Entries with model source code
════════
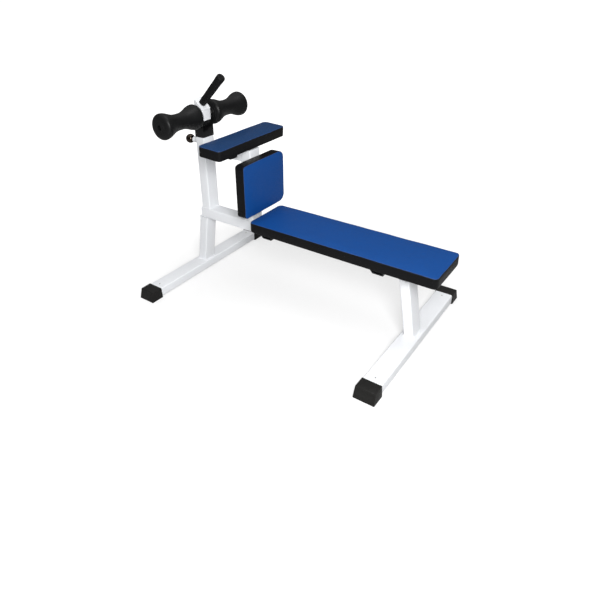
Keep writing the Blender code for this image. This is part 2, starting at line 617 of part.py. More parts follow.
def make_pull_pin(paint, steel, plastic, zinc, column):
    """Spring-loaded locking pin on the column's rear face."""
    face = (COLUMN_X - POST_X / 2, 0, PIN_Z)
    out = (-1, 0, 0)
    wall_hole = rod_cutter("pin_wall_hole", face, out, -0.008, 0.004, PIN_R + HOLE_CLEARANCE, steps=16)
    cut(column, wall_hole)
    boss = ((GAP, PIN_R + GAP), (GAP, BOSS_R), (BOSS_SIDE, BOSS_R), (BOSS_END, BOSS_MOUTH_R),
            (BOSS_END, STEM_R + 0.0004), (BOSS_LID, STEM_R + 0.0004), (BOSS_LID, BOSS_BORE_R),
            (BOSS_FLOOR, BOSS_BORE_R), (BOSS_FLOOR, PIN_R + GAP))
    turned("pin_housing", boss, face, out, paint, steps=24)
    tip = -(POST_X - SLIDE_X) / 2 + GAP
    pin = ((tip, 0), (tip, PIN_R - 0.001), (tip + 0.001, PIN_R), (FLANGE_START, PIN_R),
           (FLANGE_START, FLANGE_R), (FLANGE_END, FLANGE_R), (FLANGE_END, STEM_R), (STEM_END, STEM_R),
           (STEM_END, 0))
    turned("pull_pin", pin, face, out, steel, steps=16)
    turned("pull_pin_knob", knob_profile(), face, out, plastic, steps=24)
    make_spring("pin_spring", FLANGE_END + GAP, BOSS_LID - GAP, face, zinc)


def knob_profile():
    """A ball with a collar at its foot and a blind hole for the pin's stem."""
    stem = STEM_R + GAP
    points = [(STEM_END + GAP, 0), (STEM_END + GAP, stem), (KNOB_COLLAR_START, stem),
              (KNOB_COLLAR_START, KNOB_COLLAR_R)]
    start = math.acos((KNOB_CENTRE - KNOB_COLLAR_END) / KNOB_R)
    for step in range(9):
        angle = start + (math.pi - start) * step / 9
        points.append((KNOB_CENTRE - KNOB_R * math.cos(angle), KNOB_R * math.sin(angle)))
    points.append((KNOB_CENTRE + KNOB_R, 0))
    return points


def make_spring(name, start, end, face, zinc):
    """An open coil around the pin's stem, as a bevelled curve with closed ends."""
    curve = bpy.data.curves.new(name, "CURVE")
    curve.dimensions = "3D"
    curve.bevel_depth = SPRING_WIRE
    curve.bevel_resolution = 0
    curve.use_fill_caps = True
    steps = SPRING_TURNS * 12
    spline = curve.splines.new("POLY")
    spline.points.add(steps)
    for index, point in enumerate(spline.points):
        part = index / steps
        angle = math.tau * SPRING_TURNS * part
        along = start + SPRING_WIRE + (end - start - 2 * SPRING_WIRE) * part
        point.co = (face[0] - along, SPRING_R * math.cos(angle), face[2] + SPRING_R * math.sin(angle), 1)
    spring = bpy.data.objects.new(name, curve)
    bpy.context.scene.collection.objects.link(spring)
    curve.materials.append(zinc)


def place_origins():
    """Puts each moving piece's origin on its joint's axis, and leaves its shape where it is."""
    head = Vector((COLUMN_X, 0, AXLE_Z))
    pin = Vector((COLUMN_X - POST_X / 2, 0, PIN_Z))
    origins = {name: head for name in HEAD_PIECES}
    origins["roller_left"] = head - Vector((0, SPIN_Y, 0))
    origins["roller_right"] = head + Vector((0, SPIN_Y, 0))
    origins["pull_pin"] = origins["pull_pin_knob"] = pin
    for name, origin in origins.items():
        obj = bpy.data.objects[name]
        obj.data.transform(Matrix.Translation(-origin))
        obj.location = origin


def main():
    clear_scene()
    paint = material("white_paint", (0.85, 0.86, 0.88), 0.35)
    black = material("black_paint", (0.02, 0.02, 0.022), 0.35)
    plastic = material("black_plastic", (0.018, 0.018, 0.02), 0.25)
    rubber = material("black_rubber", (0.025, 0.026, 0.028), 0.6)
    vinyl = material("blue_vinyl", (0.014, 0.072, 0.268), 0.45)
    wood = material("plywood", (0.45, 0.32, 0.19), 0.7)
    steel = material("bright_steel", (0.55, 0.56, 0.58), 0.25, 1.0)
    zinc = material("zinc_plate", (0.6, 0.6, 0.58), 0.35, 1.0)
    bars, column = make_frame(paint)
    make_foot_caps(rubber, zinc, bars)
    make_bench(vinyl, wood, black, zinc)
    make_knee_pad(vinyl, wood, black, zinc)
    make_back_pad(vinyl, wood, black, zinc)
    make_roller_head(paint, black, plastic, rubber, steel, zinc, column)
    place_origins()


main()
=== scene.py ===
"""Looks for a roman chair: painted tubes, upholstered pads, rubber rollers, grip, locking pin and feet."""

import math

import bmesh
import bpy
from bpy.props import FloatProperty, FloatVectorProperty, IntProperty, PointerProperty
from mathutils import Matrix, Vector, noise
from mathutils.bvhtree import BVHTree


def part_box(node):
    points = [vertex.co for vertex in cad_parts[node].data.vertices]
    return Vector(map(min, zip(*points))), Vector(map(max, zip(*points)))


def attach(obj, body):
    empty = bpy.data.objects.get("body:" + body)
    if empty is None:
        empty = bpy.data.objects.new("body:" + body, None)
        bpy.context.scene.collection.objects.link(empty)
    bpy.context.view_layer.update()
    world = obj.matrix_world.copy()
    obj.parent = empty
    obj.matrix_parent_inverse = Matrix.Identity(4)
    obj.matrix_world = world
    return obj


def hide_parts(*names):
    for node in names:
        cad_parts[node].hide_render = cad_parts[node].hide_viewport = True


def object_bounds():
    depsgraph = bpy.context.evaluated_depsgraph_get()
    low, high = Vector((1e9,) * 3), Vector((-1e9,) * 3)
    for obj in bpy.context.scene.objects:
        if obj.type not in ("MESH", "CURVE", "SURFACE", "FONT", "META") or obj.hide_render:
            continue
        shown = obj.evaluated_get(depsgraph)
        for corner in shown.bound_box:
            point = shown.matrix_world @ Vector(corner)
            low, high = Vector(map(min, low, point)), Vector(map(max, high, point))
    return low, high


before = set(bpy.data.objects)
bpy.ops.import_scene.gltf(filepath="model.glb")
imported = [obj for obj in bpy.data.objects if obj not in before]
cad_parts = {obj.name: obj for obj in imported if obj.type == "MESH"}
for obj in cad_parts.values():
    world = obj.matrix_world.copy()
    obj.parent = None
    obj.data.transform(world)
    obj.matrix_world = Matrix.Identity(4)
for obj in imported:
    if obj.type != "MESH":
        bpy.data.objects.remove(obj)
CAD_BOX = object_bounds()

bl_info = {
    "name": "Roman Chair Looks",
    "version": (1, 0, 0),
    "blender": (4, 5, 0),
    "location": "3D View > Sidebar > Roman Chair",
    "description": "Builds the visible surfaces of a roman chair around its fixed frame",
    "category": "Object",
}

SMOOTH_ANGLE = math.radians(38.0)
X_AXIS, Y_AXIS, Z_AXIS = Vector((1, 0, 0)), Vector((0, 1, 0)), Vector((0, 0, 1))
LEVEL = Matrix.Identity(4)

# Level widths of the two leaning posts, across the lean.
REAR_POST_X, FRONT_POST_X = 0.056, 0.049
# Weld beads: pitch of the ripples, spacing of the points along a bead, and how round its face is.
WELD_PITCH, WELD_STEP, WELD_BULGE = 0.0034, 0.0016, 0.62
# Foot caps: where they start along the bar, and how much their top is smaller than their foot.
CAP_START_Y, CAP_TOP_IN, CAP_END_IN = 0.412, 0.004, 0.014
SCREW_RISE = 0.0022
# Backing cloth: its distance from the pad's edge, its half thickness and the spacing of its staples.
CLOTH_INSET, CLOTH_HALF, STAPLE_SPACING = 0.016, 0.0006, 0.032
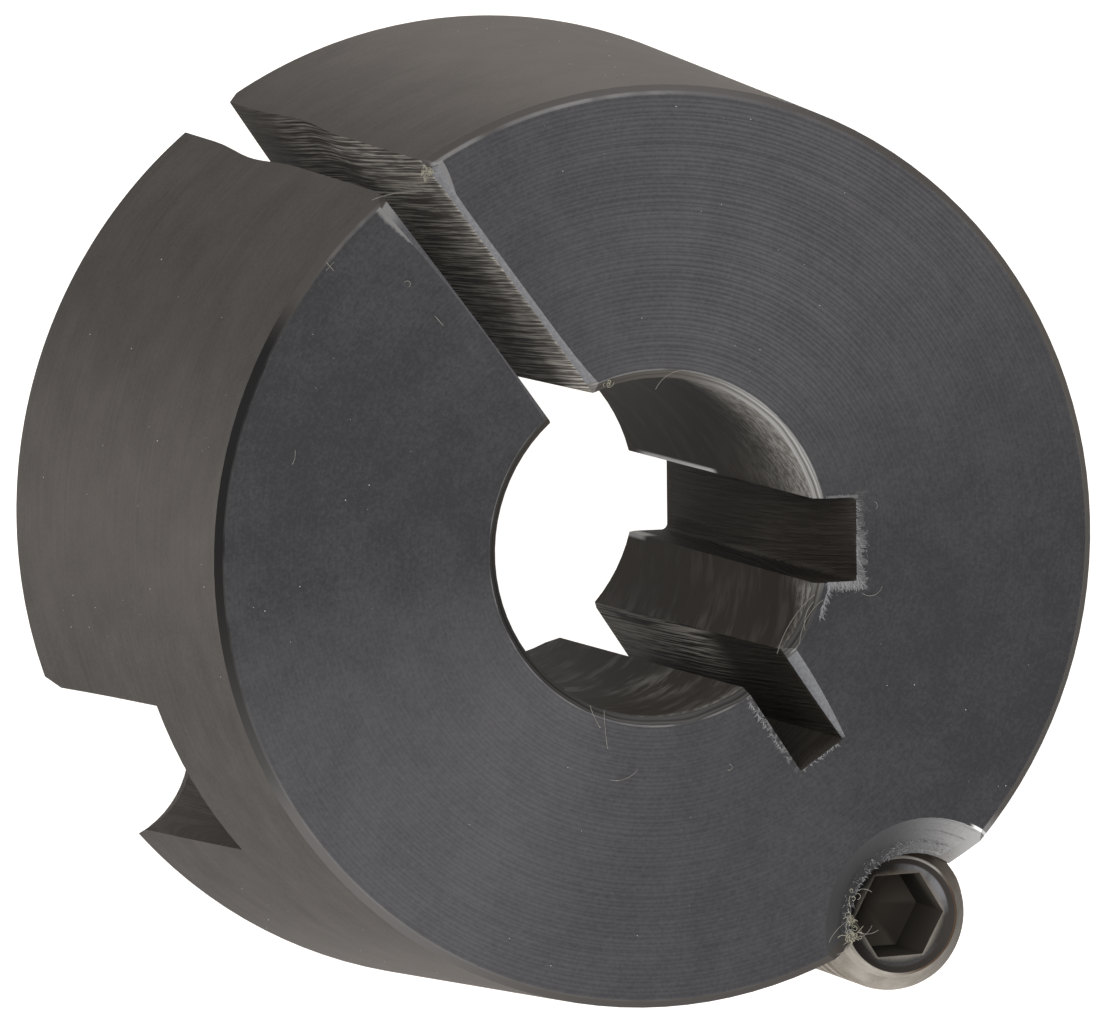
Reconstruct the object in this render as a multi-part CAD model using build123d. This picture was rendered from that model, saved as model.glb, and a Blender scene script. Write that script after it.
════════
● **To do**
Copy out every line of the listing that contains the string "shown".

● **The answer**
        shown = obj.evaluated_get(depsgraph)
        for corner in shown.bound_box:
            point = shown.matrix_world @ Vector(corner)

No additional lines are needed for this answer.